Work required.
The listing below is to be output in its exact form.

— START Information supplied —

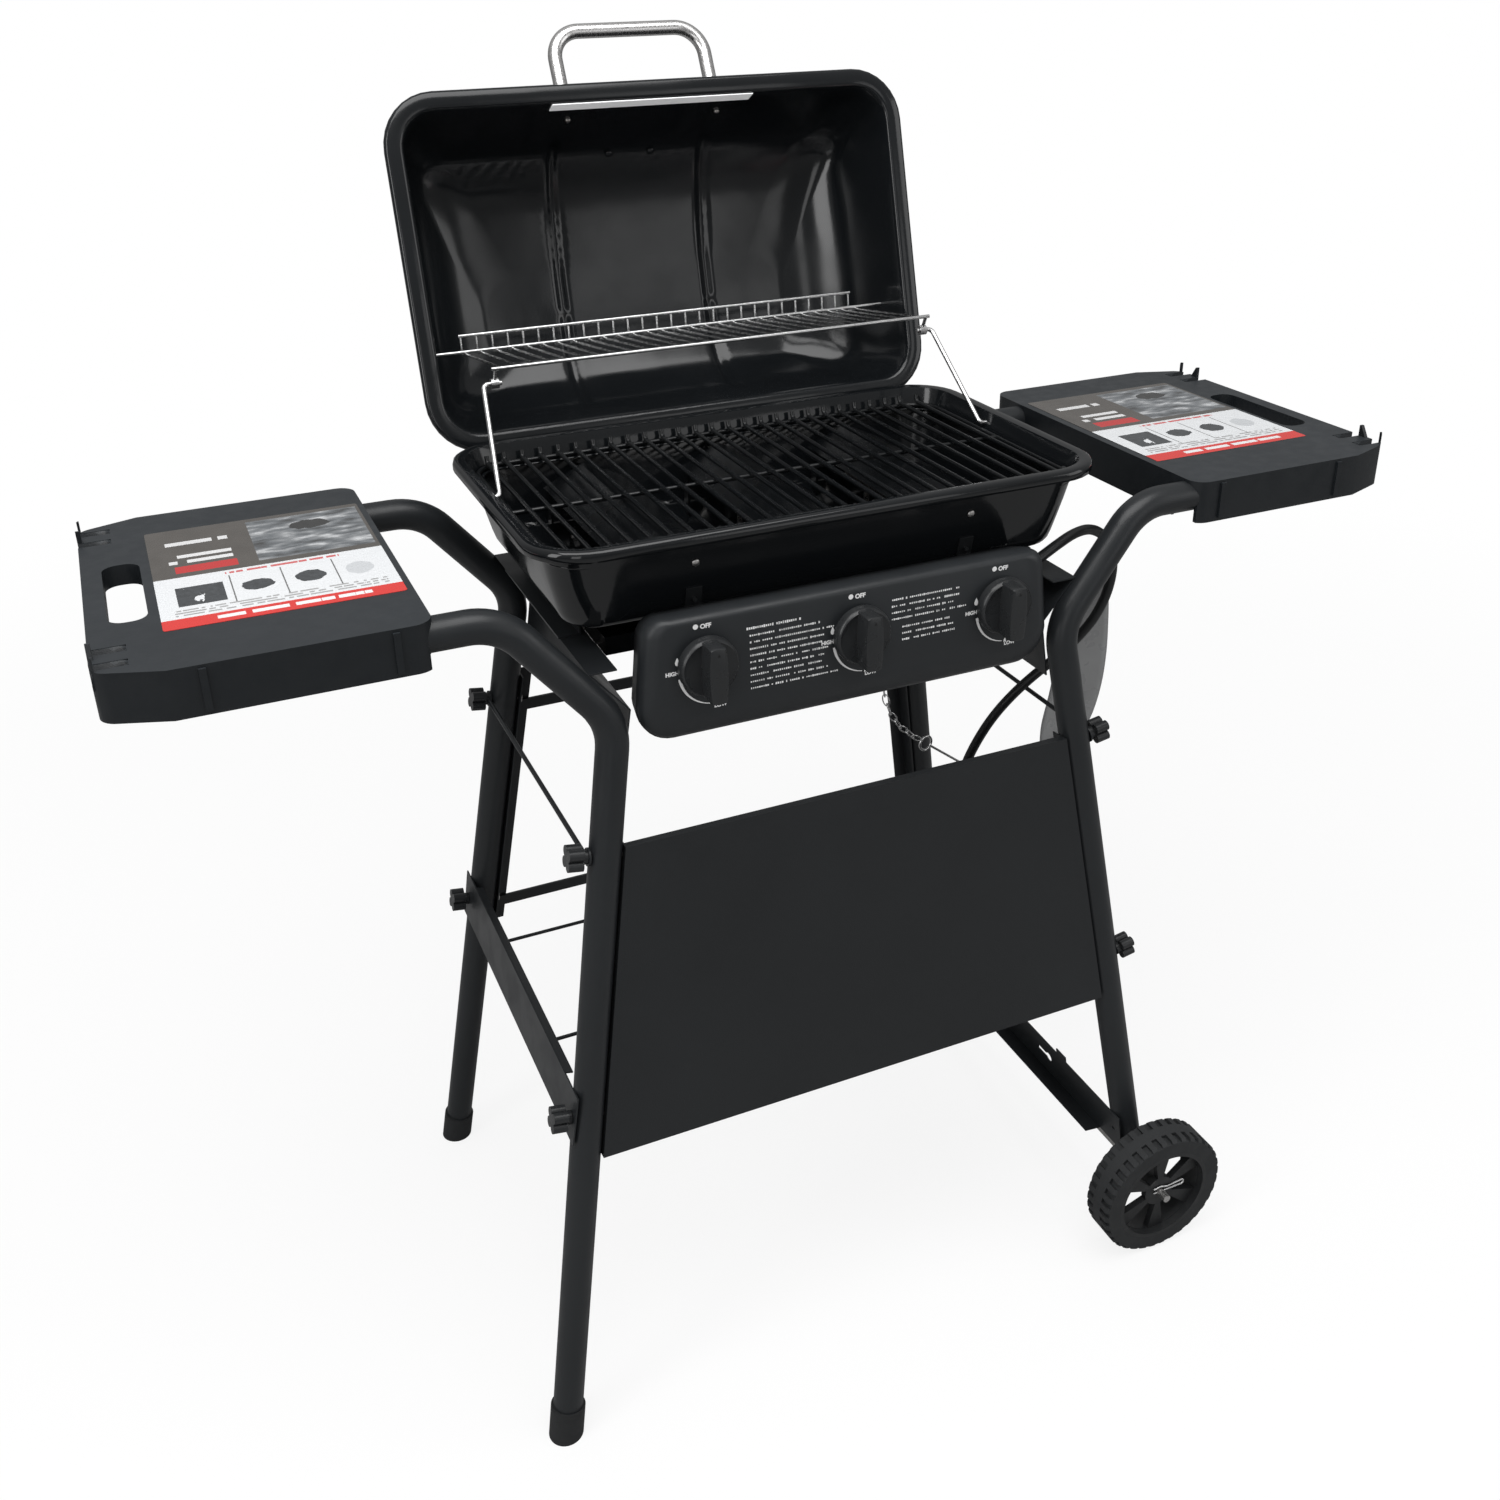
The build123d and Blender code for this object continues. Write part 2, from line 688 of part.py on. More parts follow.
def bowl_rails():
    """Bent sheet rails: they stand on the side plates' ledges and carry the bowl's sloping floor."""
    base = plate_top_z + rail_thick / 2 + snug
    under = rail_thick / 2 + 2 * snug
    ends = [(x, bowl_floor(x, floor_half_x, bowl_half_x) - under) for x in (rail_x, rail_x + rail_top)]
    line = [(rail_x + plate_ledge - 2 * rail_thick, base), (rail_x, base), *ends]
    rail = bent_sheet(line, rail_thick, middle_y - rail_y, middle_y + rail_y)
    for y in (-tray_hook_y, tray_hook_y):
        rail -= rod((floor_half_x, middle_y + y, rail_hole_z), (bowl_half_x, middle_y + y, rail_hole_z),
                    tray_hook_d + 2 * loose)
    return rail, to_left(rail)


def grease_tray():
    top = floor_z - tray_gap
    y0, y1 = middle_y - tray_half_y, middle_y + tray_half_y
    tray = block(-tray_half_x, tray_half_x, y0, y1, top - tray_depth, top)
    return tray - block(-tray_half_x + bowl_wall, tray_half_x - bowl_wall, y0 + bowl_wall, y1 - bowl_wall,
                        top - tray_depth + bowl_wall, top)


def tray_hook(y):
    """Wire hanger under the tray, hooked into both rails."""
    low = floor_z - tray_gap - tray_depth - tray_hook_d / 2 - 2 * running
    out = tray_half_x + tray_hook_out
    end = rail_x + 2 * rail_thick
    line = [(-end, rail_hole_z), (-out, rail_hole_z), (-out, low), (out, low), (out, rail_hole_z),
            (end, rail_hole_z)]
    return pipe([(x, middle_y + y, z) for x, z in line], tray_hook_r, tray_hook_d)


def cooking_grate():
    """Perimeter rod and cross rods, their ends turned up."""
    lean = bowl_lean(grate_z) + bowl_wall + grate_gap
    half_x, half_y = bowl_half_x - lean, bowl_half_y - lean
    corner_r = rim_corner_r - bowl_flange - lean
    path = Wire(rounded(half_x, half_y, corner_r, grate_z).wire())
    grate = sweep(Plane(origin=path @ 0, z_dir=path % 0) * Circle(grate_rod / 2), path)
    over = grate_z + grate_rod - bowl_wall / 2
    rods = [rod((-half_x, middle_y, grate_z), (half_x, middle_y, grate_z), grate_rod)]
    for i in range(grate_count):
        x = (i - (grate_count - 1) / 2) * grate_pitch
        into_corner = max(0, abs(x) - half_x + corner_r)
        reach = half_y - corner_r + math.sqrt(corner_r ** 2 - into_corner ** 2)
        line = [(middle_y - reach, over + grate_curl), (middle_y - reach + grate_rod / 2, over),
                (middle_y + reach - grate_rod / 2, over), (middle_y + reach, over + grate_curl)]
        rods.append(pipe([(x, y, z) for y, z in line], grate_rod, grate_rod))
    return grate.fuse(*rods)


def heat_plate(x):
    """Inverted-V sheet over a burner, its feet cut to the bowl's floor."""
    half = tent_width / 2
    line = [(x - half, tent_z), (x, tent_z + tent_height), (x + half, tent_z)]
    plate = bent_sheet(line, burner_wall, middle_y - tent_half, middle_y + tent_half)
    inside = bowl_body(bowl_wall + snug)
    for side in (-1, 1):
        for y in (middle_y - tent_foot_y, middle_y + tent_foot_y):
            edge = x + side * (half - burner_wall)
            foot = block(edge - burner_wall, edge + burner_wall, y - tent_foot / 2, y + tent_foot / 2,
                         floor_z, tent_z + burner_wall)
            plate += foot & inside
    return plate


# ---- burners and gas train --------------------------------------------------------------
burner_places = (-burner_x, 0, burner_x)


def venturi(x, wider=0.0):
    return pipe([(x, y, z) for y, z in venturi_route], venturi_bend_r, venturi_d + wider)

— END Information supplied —

Answer to the problem.
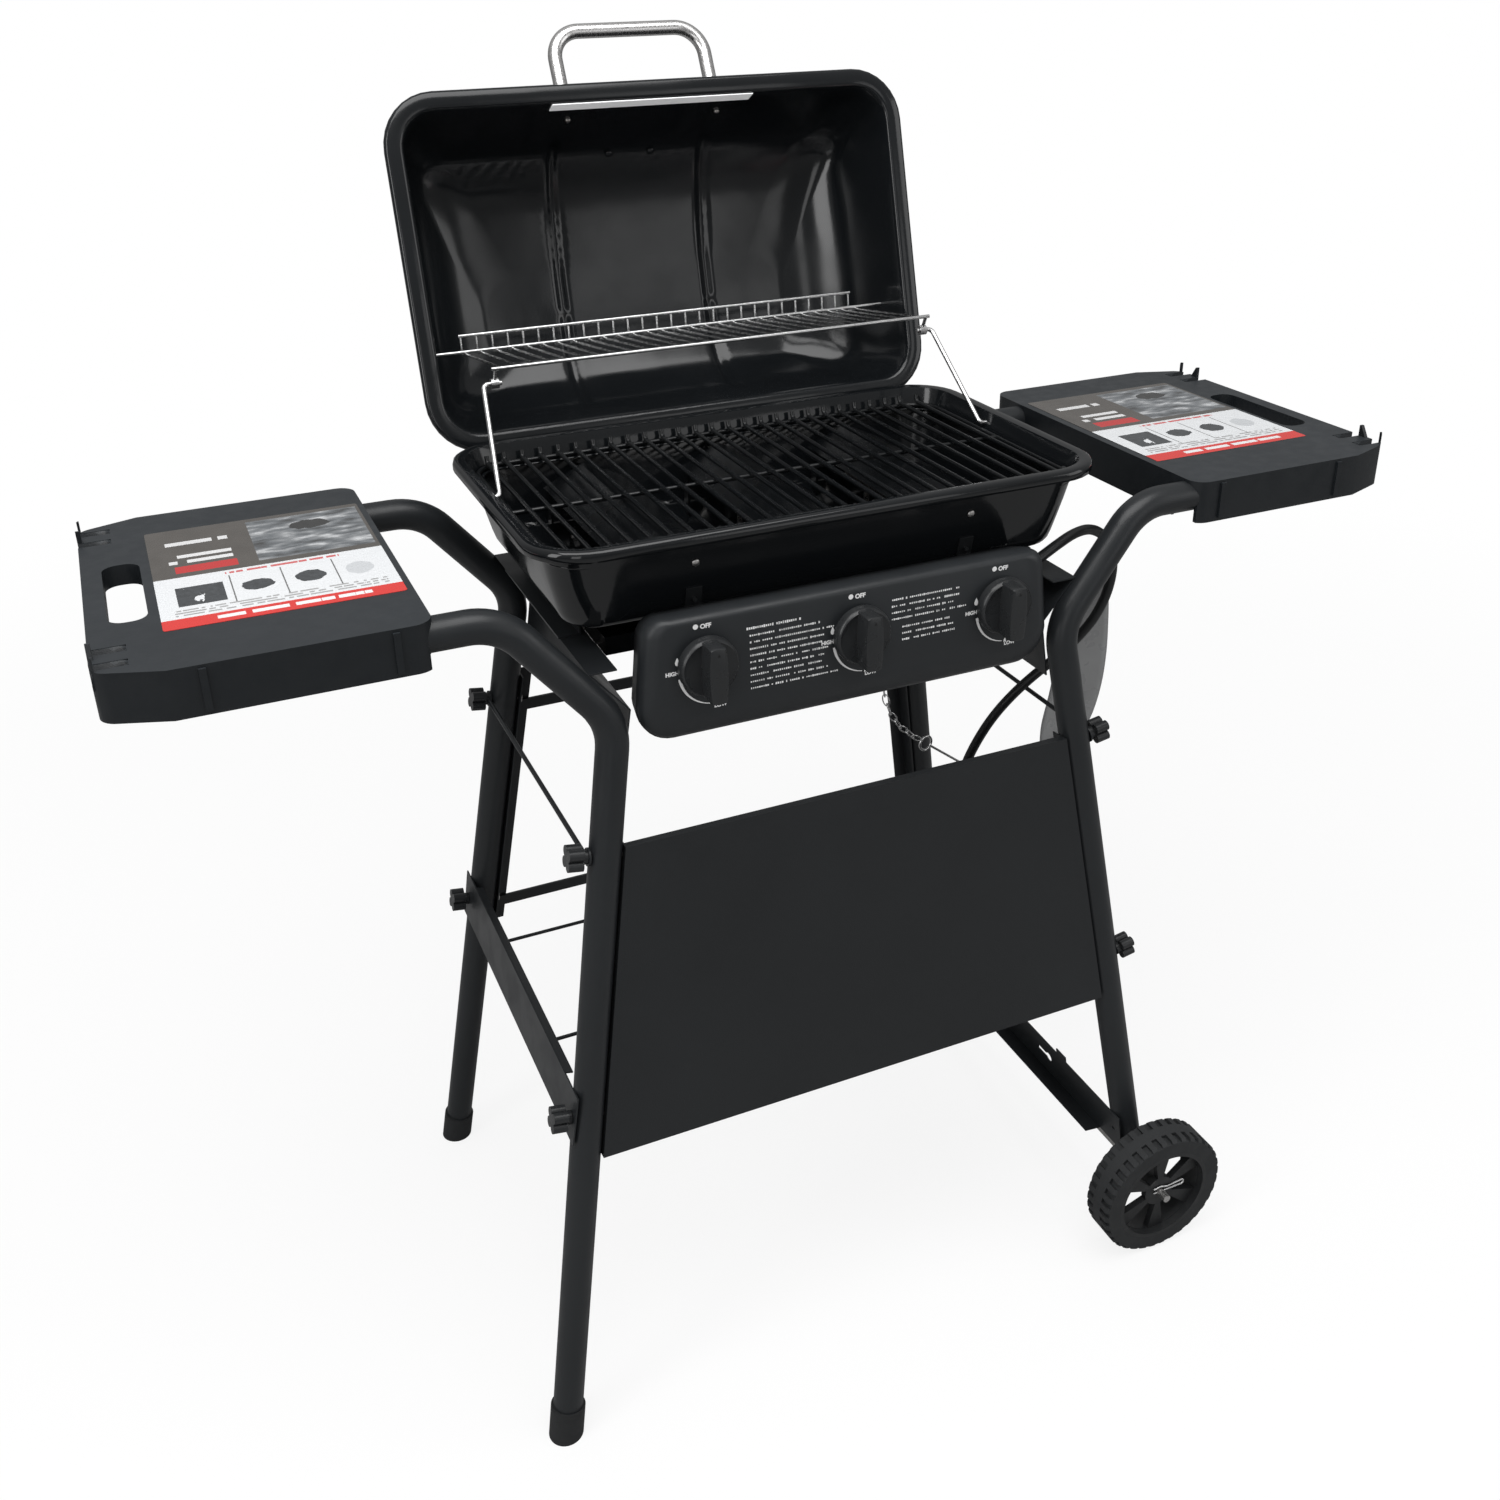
The build123d and Blender code for this object continues. Write part 2, from line 688 of part.py on. More parts follow.
def bowl_rails():
    """Bent sheet rails: they stand on the side plates' ledges and carry the bowl's sloping floor."""
    base = plate_top_z + rail_thick / 2 + snug
    under = rail_thick / 2 + 2 * snug
    ends = [(x, bowl_floor(x, floor_half_x, bowl_half_x) - under) for x in (rail_x, rail_x + rail_top)]
    line = [(rail_x + plate_ledge - 2 * rail_thick, base), (rail_x, base), *ends]
    rail = bent_sheet(line, rail_thick, middle_y - rail_y, middle_y + rail_y)
    for y in (-tray_hook_y, tray_hook_y):
        rail -= rod((floor_half_x, middle_y + y, rail_hole_z), (bowl_half_x, middle_y + y, rail_hole_z),
                    tray_hook_d + 2 * loose)
    return rail, to_left(rail)


def grease_tray():
    top = floor_z - tray_gap
    y0, y1 = middle_y - tray_half_y, middle_y + tray_half_y
    tray = block(-tray_half_x, tray_half_x, y0, y1, top - tray_depth, top)
    return tray - block(-tray_half_x + bowl_wall, tray_half_x - bowl_wall, y0 + bowl_wall, y1 - bowl_wall,
                        top - tray_depth + bowl_wall, top)


def tray_hook(y):
    """Wire hanger under the tray, hooked into both rails."""
    low = floor_z - tray_gap - tray_depth - tray_hook_d / 2 - 2 * running
    out = tray_half_x + tray_hook_out
    end = rail_x + 2 * rail_thick
    line = [(-end, rail_hole_z), (-out, rail_hole_z), (-out, low), (out, low), (out, rail_hole_z),
            (end, rail_hole_z)]
    return pipe([(x, middle_y + y, z) for x, z in line], tray_hook_r, tray_hook_d)


def cooking_grate():
    """Perimeter rod and cross rods, their ends turned up."""
    lean = bowl_lean(grate_z) + bowl_wall + grate_gap
    half_x, half_y = bowl_half_x - lean, bowl_half_y - lean
    corner_r = rim_corner_r - bowl_flange - lean
    path = Wire(rounded(half_x, half_y, corner_r, grate_z).wire())
    grate = sweep(Plane(origin=path @ 0, z_dir=path % 0) * Circle(grate_rod / 2), path)
    over = grate_z + grate_rod - bowl_wall / 2
    rods = [rod((-half_x, middle_y, grate_z), (half_x, middle_y, grate_z), grate_rod)]
    for i in range(grate_count):
        x = (i - (grate_count - 1) / 2) * grate_pitch
        into_corner = max(0, abs(x) - half_x + corner_r)
        reach = half_y - corner_r + math.sqrt(corner_r ** 2 - into_corner ** 2)
        line = [(middle_y - reach, over + grate_curl), (middle_y - reach + grate_rod / 2, over),
                (middle_y + reach - grate_rod / 2, over), (middle_y + reach, over + grate_curl)]
        rods.append(pipe([(x, y, z) for y, z in line], grate_rod, grate_rod))
    return grate.fuse(*rods)


def heat_plate(x):
    """Inverted-V sheet over a burner, its feet cut to the bowl's floor."""
    half = tent_width / 2
    line = [(x - half, tent_z), (x, tent_z + tent_height), (x + half, tent_z)]
    plate = bent_sheet(line, burner_wall, middle_y - tent_half, middle_y + tent_half)
    inside = bowl_body(bowl_wall + snug)
    for side in (-1, 1):
        for y in (middle_y - tent_foot_y, middle_y + tent_foot_y):
            edge = x + side * (half - burner_wall)
            foot = block(edge - burner_wall, edge + burner_wall, y - tent_foot / 2, y + tent_foot / 2,
                         floor_z, tent_z + burner_wall)
            plate += foot & inside
    return plate


# ---- burners and gas train --------------------------------------------------------------
burner_places = (-burner_x, 0, burner_x)


def venturi(x, wider=0.0):
    return pipe([(x, y, z) for y, z in venturi_route], venturi_bend_r, venturi_d + wider)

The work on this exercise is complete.